Tem o apoio do PT e da base aliada, com o endosso da presidente Dilma Rousseff, por efeito de um acordo pelo qual o PMDB, tendo dado os seus votos a um petista, Marco Maia, para presidir a Câmara dos Deputados em 2010, ficou com o direito de chefiar as duas Casas do Congresso neste biênio.

O nome do candidato para a Câmara, o atual líder peemedebista Henrique Eduardo Alves, era conhecido desde sempre, a despeito de sua folha corrida. Ele inclui, notadamente, a acusação de manter R$ 15 milhões em contas secretas no exterior — o que lhe valeu ser despejado da posição de vice a que aspirava na chapa do tucano José Serra, no pleito presidencial de 2002.

Já a volta por baixo de Renan foi tramada em surdina: para se ter ideia, até ontem nem sequer assumira a candidatura — para se "preservar". Por isso também andou se acoitando nos seus cafundós.

Faltou combinar com o procurador-geral da República, Roberto Gurgel. Na sexta-feira passada, finalmente se manifestando no inquérito aberto no STF, o denunciou. Não se conhecem os detalhes da peça acusatória — a ação corre em segredo de Justiça.

Gurgel se limitou a informar que "os fatos têm relação com aquele momento em que o senador pretendeu comprovar a origem de sua renda". Ele considera "extremamente convincente" a denúncia. "Foi uma iniciativa ponderada e refletida com o máximo cuidado."
Fundamenta-se em relatórios de inteligência financeira e informações da Receita Federal. Gurgel nega enfaticamente que a apresentação da denúncia, uma semana antes da votação no Senado, tenha sido premeditada.
As suas minuciosas explicações sobre o trabalho realizado e o tempo consumido, com o prolongado intervalo exigido pelo processo do mensalão, deveriam silenciar as insinuações de correligionários de Renan, que dizem "estranhar" a coincidência.

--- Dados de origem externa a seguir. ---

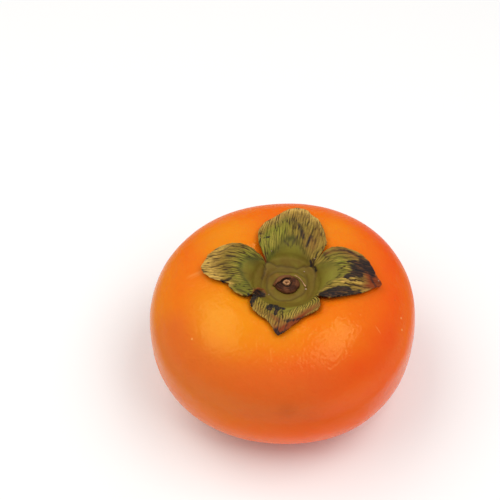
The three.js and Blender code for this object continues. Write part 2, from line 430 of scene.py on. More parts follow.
def crownHeight(x, y):
    # skin of the crown over a point inside the outline
    s = fruitShape
    fromX, fromY = x - s["axis"][0], y - s["axis"][1]
    angle = atan2(fromY, fromX)
    share = min(1, hypot(fromX, fromY) / outlineRadius(angle))
    dome = s["crown"] * (1 - share ** s["crownPower"]) ** (1 / s["crownPower"])
    reach = min(1, hypot(x - s["stalk"][0], y - s["stalk"][1]) / s["hollowRadius"])
    hollow = s["hollowDepth"] * (1 + cos(pi * reach)) / 2
    ring = sin(pi * min(1, max(0, (share - 0.2) / 0.8))) ** 2
    shoulders = s["shoulderRise"] * ring * cos(4 * (angle - radians(s["shoulderAim"])))
    return s["belly"] + dome - hollow + shoulders


def squaredRound(direction, height, power):
    across, along = cos(direction), sin(direction) * fruitShape["radius"] / height
    reach = (across ** power + along ** power) ** (-1 / power)
    return across * reach, along * reach


def fruitPoint(direction):
    s = fruitShape
    angle = atan2(direction.y, direction.x)
    climb = asin(min(1, abs(direction.z)))
    roundBelly = s["belly"] + s["flatCut"]
    if direction.z >= 0:
        share, rise = squaredRound(climb, s["crown"], s["crownPower"])
    else:
        share, drop = squaredRound(climb, roundBelly, s["bellyPower"])
    reach = share * outlineRadius(angle)
    x, y = around(s["axis"], angle, reach)
    if direction.z >= 0:
        z = crownHeight(x, y)
        (midX, midY), (runX, runY), length, width, depth = s["valley"]
        run = (x - midX) * runX + (y - midY) * runY
        off = (x - midX) * runY - (y - midY) * runX
        z -= depth * hump(run, 0, length) * hump(off, 0, width)
    else:
        flat = reach / s["dimpleRadius"]
        z = max(0, s["belly"] - drop * roundBelly)
        if flat < 1:
            z = alongSoft(s["dimple"], flat, 0.1) * smooth(1 - flat, 0, 0.12)
        grooves = max(0, cos(4 * (angle - radians(s["grooveAim"])))) ** 6
        z += s["groove"] * grooves * smooth(flat, 0.4, 1.2) * (1 - smooth(share, 0.3, 0.7))
    # soft unevenness, none where it rests
    rest = smooth(z, 1, 9)
    swell = wobble(x / 17, y / 17, z / 17) + 0.35 * wobble(x / 7, y / 7, z / 7 + 9)
    outward = Vector((x * 0.8, y * 0.8, z - s["swellHeart"])).normalized()
    return Vector((x, y, z)) + outward * (s["swell"] * swell * rest)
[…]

No estrito plano jurídico, é improvável que a denúncia produza consequências enquanto o denunciado exerça a mais alta função do Legislativo federal. Politicamente, porém, não deixa de ser uma pancada. Não suficientemente forte, no entanto, para que desista da candidatura, como pregam o senador peemedebista dissidente Jarbas Vasconcelos e o petista Eduardo Suplicy — embora este tenha ressalvado que votará em Renan se ele ficar até o fim.

A bancada tucana está dividida entre os que defendem o voto em um dos candidatos alternativos (Pedro Taques, do PDT de Mato Grosso, e Randolfe Rodrigues, do PSOL do Amapá) ou a abstenção, e aqueles que acham que não vale a pena perder a 1ª Secretaria da Mesa Diretora que lhe foi prometida.
Dias atrás, para marcar posição, o presidenciável do PSDB, senador Aécio Neves, pediu ao PMDB que indique um nome que teria o consenso da Casa para que ela "inicie uma nova fase".

Manda o acabrunhante retrospecto que nada se espere da caciquia que controla o Senado e faz o jogo do Planalto. Não foi o patriarca da confraria, José Sarney, o dos atos secretos, o primeiro a dizer que a "nova fase" começou com ele?